It was a rough week for one of the year’s so far best-received Oscar contenders, Taylor Sheridan’s Wind River. On Friday, an executive producer of the film, Harvey Weinstein, was suspended as co-chief of the Weinstein Company, its distributor, pending an investigation of claims in the New York Times that he was sexually abusive toward a series of actresses and others. Weinstein acknowledged some misbehavior, but promised to sue the Times; no matter how things sort out, that can’t help a movie about the rape and disappearance of vulnerable women.
A few days earlier, the sniper attack in Las Vegas provoked fresh calls for stringent gun control. Again, that was a tough break for Wind River, in which the Wyoming hero, played by Jeremy Renner, hunts predators—human and otherwise—with a high-powered rifle. He isn’t quite a vigilante; but the film’s underlying respect for gun-barrel justice could take some viewers, and voters, outside a suddenly smaller comfort zone.

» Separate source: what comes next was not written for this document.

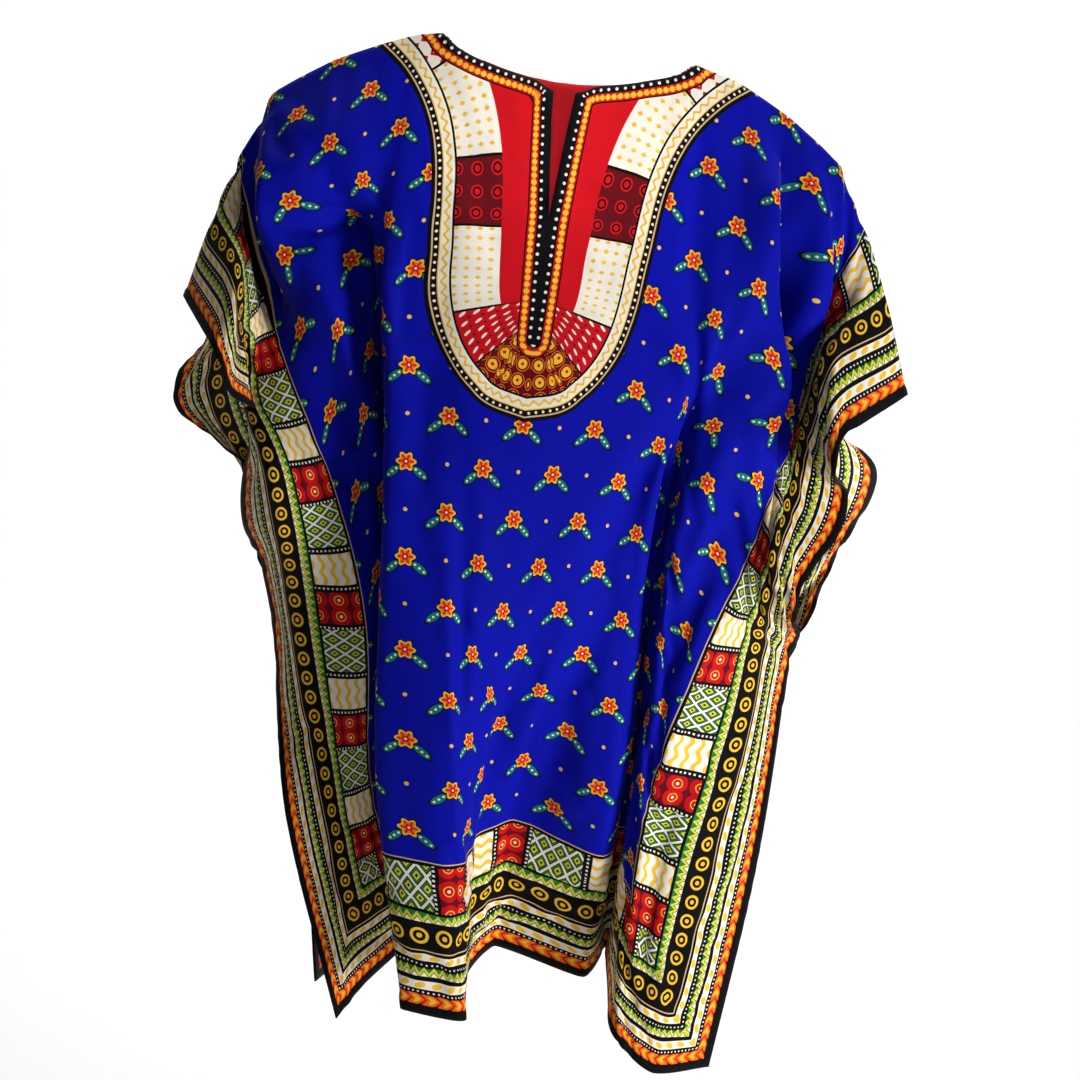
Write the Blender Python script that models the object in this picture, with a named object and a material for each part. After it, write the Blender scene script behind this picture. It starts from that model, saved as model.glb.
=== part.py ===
"""Dashiki shirt: a loose shirt cut from two full-width rectangles of cloth, hanging from its shoulders.

The front and the back are each one rectangle, PANEL_HALF to either side of the middle and
PANEL_LENGTH from the shoulder line to the hem. They are joined along the shoulder line and
down a short side seam, and are open at the neck, the cuffs, the side slits and the hem.

Frame: metres, +Z up, +X to the wearer's left as seen from the front, and the front facing -Y.
The origin is midway between the two neck corners, on the shoulder line.

Each panel hangs in upright folds. A fold is a line down the cloth, so its place on the flat
cloth (flat) never changes, and a table row gives where that line runs: how far across
(across) and how deep (depth) it lies at each level of LEVELS. Its height follows from the
length of cloth that has gone down to there.
"""

from collections import namedtuple

import bmesh
import bpy
import numpy as np

# Cut of the cloth
PANEL_HALF = 0.435      # middle of a panel to its cuff edge
PANEL_LENGTH = 0.79     # shoulder line to hem
SEAM_TOP = 0.37         # side seam, measured down from the shoulder line: the cuff opening ends here
SEAM_BOTTOM = 0.43      # and the side slit starts here
SEAM_BLEND = 0.05       # over this length above and below it the two edges come together
NECK_HALF = 0.10        # middle to neck corner
FRONT_NECK_DROP = 0.032
BACK_NECK_DROP = 0.033
SLIT_CORNER_DROP = 0.007    # the front neck edge dips this much more at the slit's corners
SLIT_CORNER_REACH = 0.014
SLIT_BOTTOM = 0.135     # front neck slit, measured down from the shoulder line
SLIT_WIDTH = 0.024      # across its open top
SLIT_REACH = 0.03       # how far from the slit its sides are pushed apart

# Cloth
WALL = 0.0015
SEAM_GAP = 0.0003
LEAST_FALL = 0.35       # cloth that runs mostly sideways still falls this share of its length

# Grid: divisions between neighbouring folds and between neighbouring levels
FOLD_DIVISIONS = 3
LEVEL_DIVISIONS = 4
SURFACE_SAMPLES = 241   # samples down a panel when its heights are worked out
STEEPEST_SLOPE = 3.0    # times the gentler of its two sides', so that a curve never overshoots a knot

# Shoulder line, from one cuff to the other: flat place, then where it hangs
ShoulderPoint = namedtuple("ShoulderPoint", "flat across height")
SHOULDER_LINE = (
    ShoulderPoint(-PANEL_HALF, -0.277, -0.226),
    ShoulderPoint(-0.370, -0.263, -0.170),
    ShoulderPoint(-0.300, -0.243, -0.110),
    ShoulderPoint(-0.245, -0.221, -0.064),
    ShoulderPoint(-0.210, -0.194, -0.042),
    ShoulderPoint(-0.160, -0.152, -0.020),
    ShoulderPoint(-0.100, -0.097, 0.000),
    ShoulderPoint(0.100, 0.097, 0.000),
    ShoulderPoint(0.160, 0.150, -0.022),
    ShoulderPoint(0.210, 0.191, -0.046),
    ShoulderPoint(0.245, 0.217, -0.068),
    ShoulderPoint(0.300, 0.244, -0.112),
    ShoulderPoint(0.370, 0.272, -0.176),
    ShoulderPoint(PANEL_HALF, 0.294, -0.236),
)

# Levels down the cloth at which a fold's place is given: chest, ribs, waist, seam, hip, hem
LEVELS = (0.10, 0.19, 0.29, 0.42, 0.60, PANEL_LENGTH)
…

If the Oscars are to some extent a national mood ring, the colors are still shifting, blue to black, white hot to blood red. There’s no reason a fine picture like Wind River can’t eventually overcome an accidental association with still confused events and reactions. But Weinstein didn’t do the film any favors on Thursday, when he used a limited apology statement to say he would be devoting his free time to a campaign against the National Rifle Association, an organization with which Renner’s fictional hunter, Cory Lambert, might feel a certain empathy.
Alfonso Gomez-Rejon’s The Current War, of which Weinstein is a credited producer, is another film that might benefit if he were to simply clam up for a while. The movie, about the battle between the American inventor Thomas Edison and the Pittsburgh industrialist George Westinghouse, has no obvious thematic ties to the headlines. But the last thing anyone needs to see when it pops up at the Mill Valley Film Festival or elsewhere this month is Harvey Weinstein giving its starlets Katherine Waterston and Tuppence Middleton a big hug.
On Monday, a non-Weinstein film, Marshall, also took some damage when Open Road scratched its premiere amid grief over the deaths in Las Vegas. The picture is a Connecticut-set courtroom drama in which the young Thurgood Marshall defends a man who says he is falsely accused of rape—difficult turf with sexual outrage now back on the front page.
With tensions high at home, it increasingly looks like a good season for movies from someplace else. Joe Wright’s Darkest Hour, about Winston Churchill, is tip-toeing into the limelight this week, with a showing at the Mill Valley festival on Thursday, and another set for the Hamptons on Saturday. Christopher Nolan’s Dunkirk is up to $187 million at the box-office and counting (even as American Assassin and American Made drift).
By Friday, a lobby costume showcase at the Landmark Theaters in West Los Angeles, where Oscars voters cluster, had replaced the sleek African-American period couture of Detroit with Judi Dench’s outfits from the very British Victoria and Abdul. As we get angrier here, the prospects get better for films from over there.